Coastal Color Palette
Sail White
#F7F5F0
Driftwood Beige
#D8CBB6
Sea Glass
#A8C5C0
Sky Blue
#7FA8C9
Deep Navy
#2C4A63
Signature Materials
- Whitewashed and weathered wood
- Natural linen
- Jute and sisal
- Rattan and woven cane
- Cotton slipcovers and ticking stripes
- Rope and twine accents
- Sea grass and wicker
- Glazed ceramic and sea glass
Pieces That Define It
- Slipcovered linen sofa in white or oatmeal
- Rattan or wicker accent chair
- Jute area rug over pale floors
- Whitewashed or reclaimed-wood coffee table
- Woven pendant or rope-wrapped lamp
- Glass hurricane lanterns and clear vessels
- Blue-and-white striped throw pillows
Get a Coastal Room in Seconds
Snap a photo of your room, or scan it with LiDAR, and pick Coastal from the 19 styles in InteriorLab. The AI redesigns the space in seconds, washing the walls in a paler tone, swapping heavy furniture for lighter linen and rattan pieces, and laying down a jute rug where the old one sat. If a single item feels off, highlight it and recolor or replace it, or use Magic Erase to clear a piece that crowds the room. When you find a sofa or chair you like, Furniture Fit lets you preview it in AR before buying, and Shop the Room links many pieces to real products so you can build the look for real.

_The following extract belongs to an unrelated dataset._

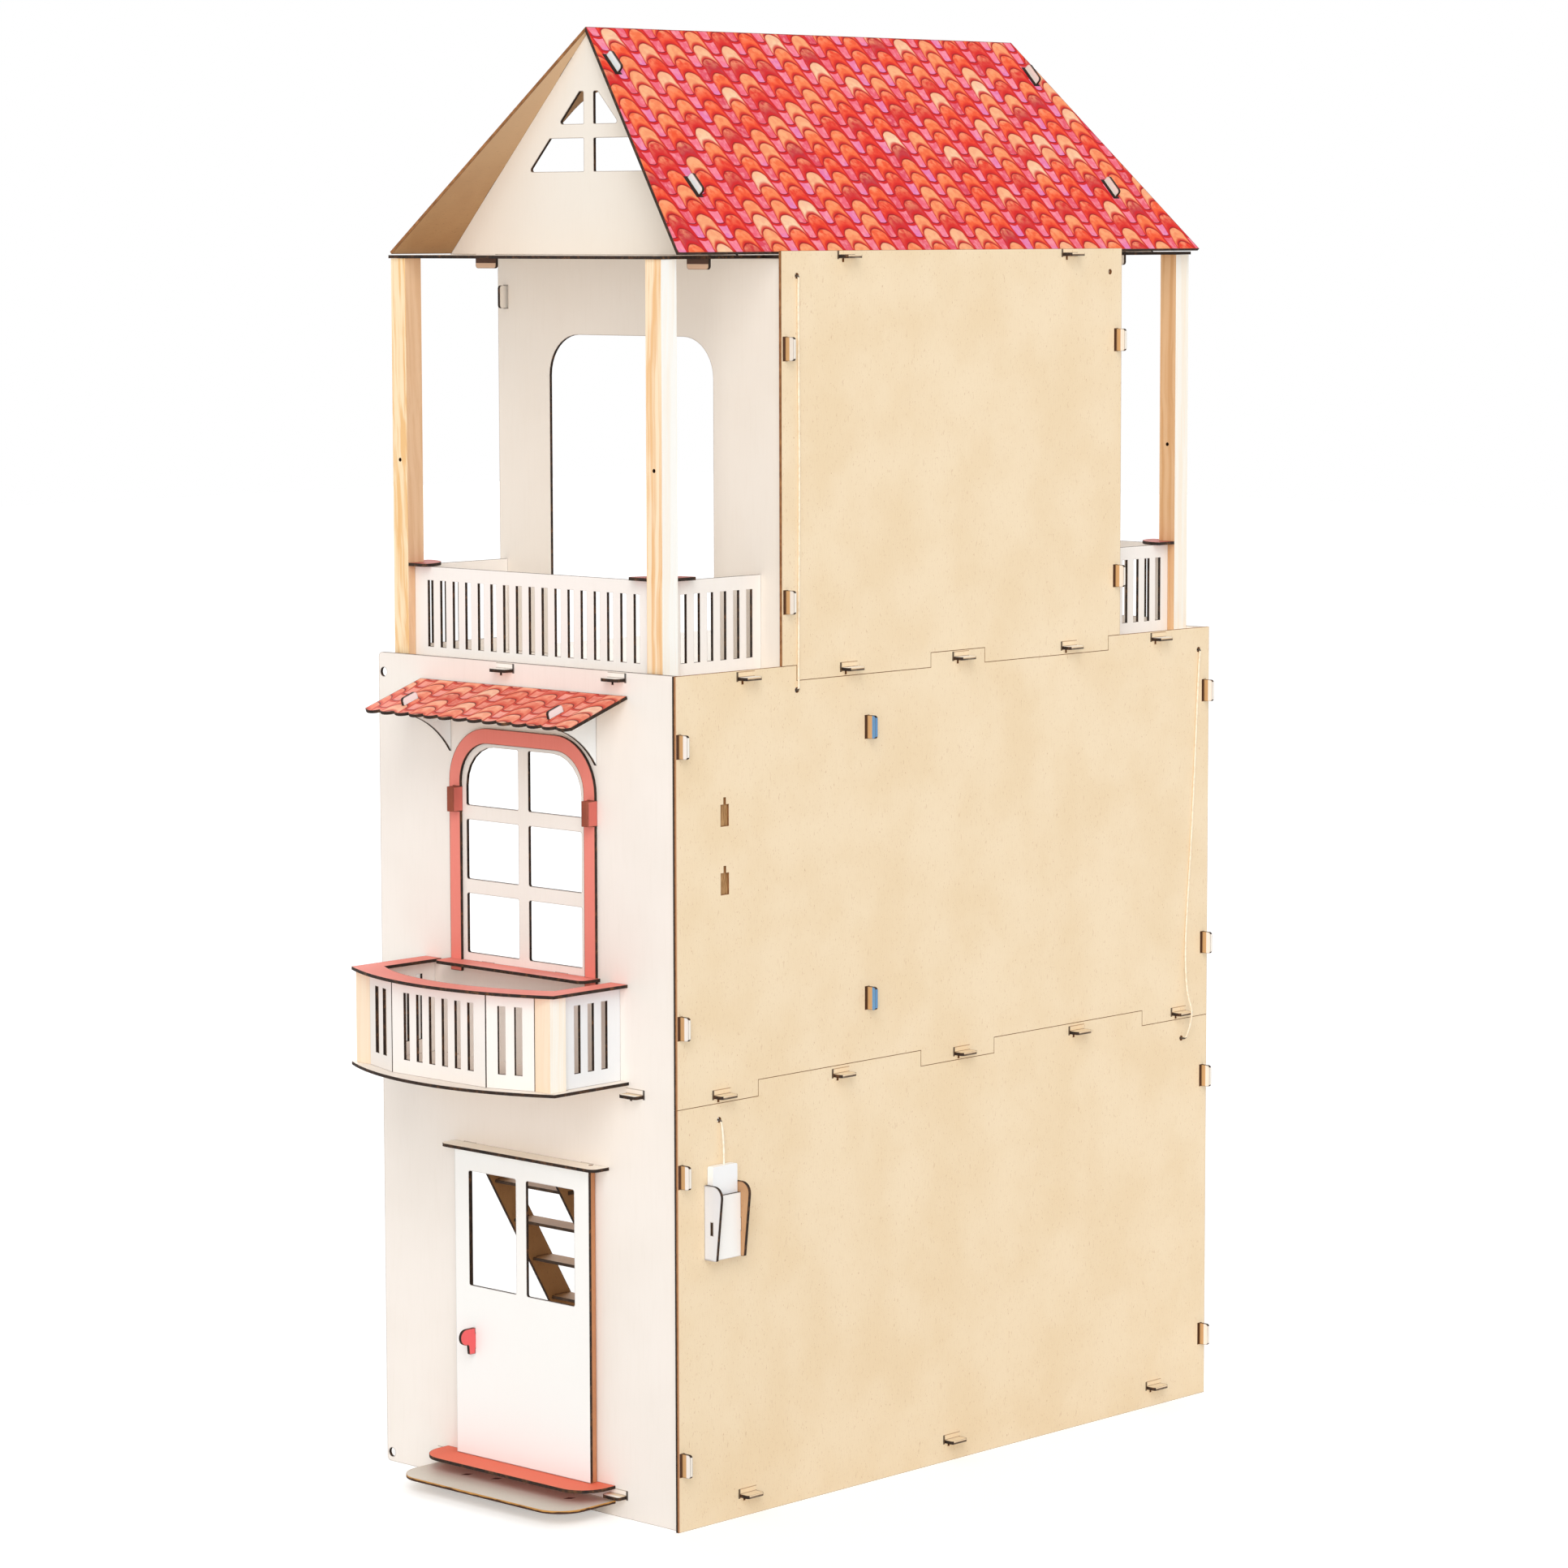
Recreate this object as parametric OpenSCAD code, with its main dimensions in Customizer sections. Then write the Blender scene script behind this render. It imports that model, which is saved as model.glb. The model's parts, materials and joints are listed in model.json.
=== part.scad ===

Tips for Nailing the Coastal Look
Anchor with white, then add water
Start with a warm white or sandy neutral across the largest surfaces, then bring in blue through pillows, art, or a single painted piece. A little blue against a lot of white reads as the sea; too much blue everywhere reads as a theme.
Layer texture instead of pattern
Coastal rooms can feel flat if everything is smooth and pale. Mix a jute rug with a linen sofa, a rattan chair, and a chunky knit throw so the eye has plenty to land on. The contrast in texture does the work that color usually would.
Keep it casual, not nautical
Skip the anchors, ship wheels, and rope-framed mirrors, which tip the look into costume. Reach instead for honest materials and one or two natural objects, like driftwood or a bowl of shells, to suggest the shore without spelling it out.
Best Rooms for Coastal Style
Coastal Design FAQs
What is the difference between coastal and nautical style?
Nautical leans on literal sea references, navy and red color blocking, anchors, rope, and stripes used boldly. Coastal is softer and more atmospheric, built from light, natural texture, and a quiet palette. You can have a coastal room with almost no obvious sea symbols at all, just the feeling of one.
Can coastal design work in a home nowhere near the beach?
Yes. The style is really about light, calm, and natural materials, none of which require an ocean view. A city apartment or inland house with good daylight can carry coastal beautifully, especially if you lean on the airy palette and woven textures rather than literal beach decor.
What colors should I avoid in a coastal room?
Steer clear of heavy, saturated tones like burgundy, dark forest green, or black-heavy schemes, which fight the airy feeling. Bright primary colors and warm earth tones like terracotta also pull the room toward other styles. Stick to whites, sandy neutrals, and a controlled range of blues and soft greens.
How do I make a coastal room feel cozy rather than cold?
All that white and blue can feel chilly without warmth to balance it. Add warm wood tones, plenty of linen and knit texture, and softer lighting from lamps rather than overhead fixtures. A few warmer neutrals, like driftwood beige or oatmeal, keep the space inviting through cooler months.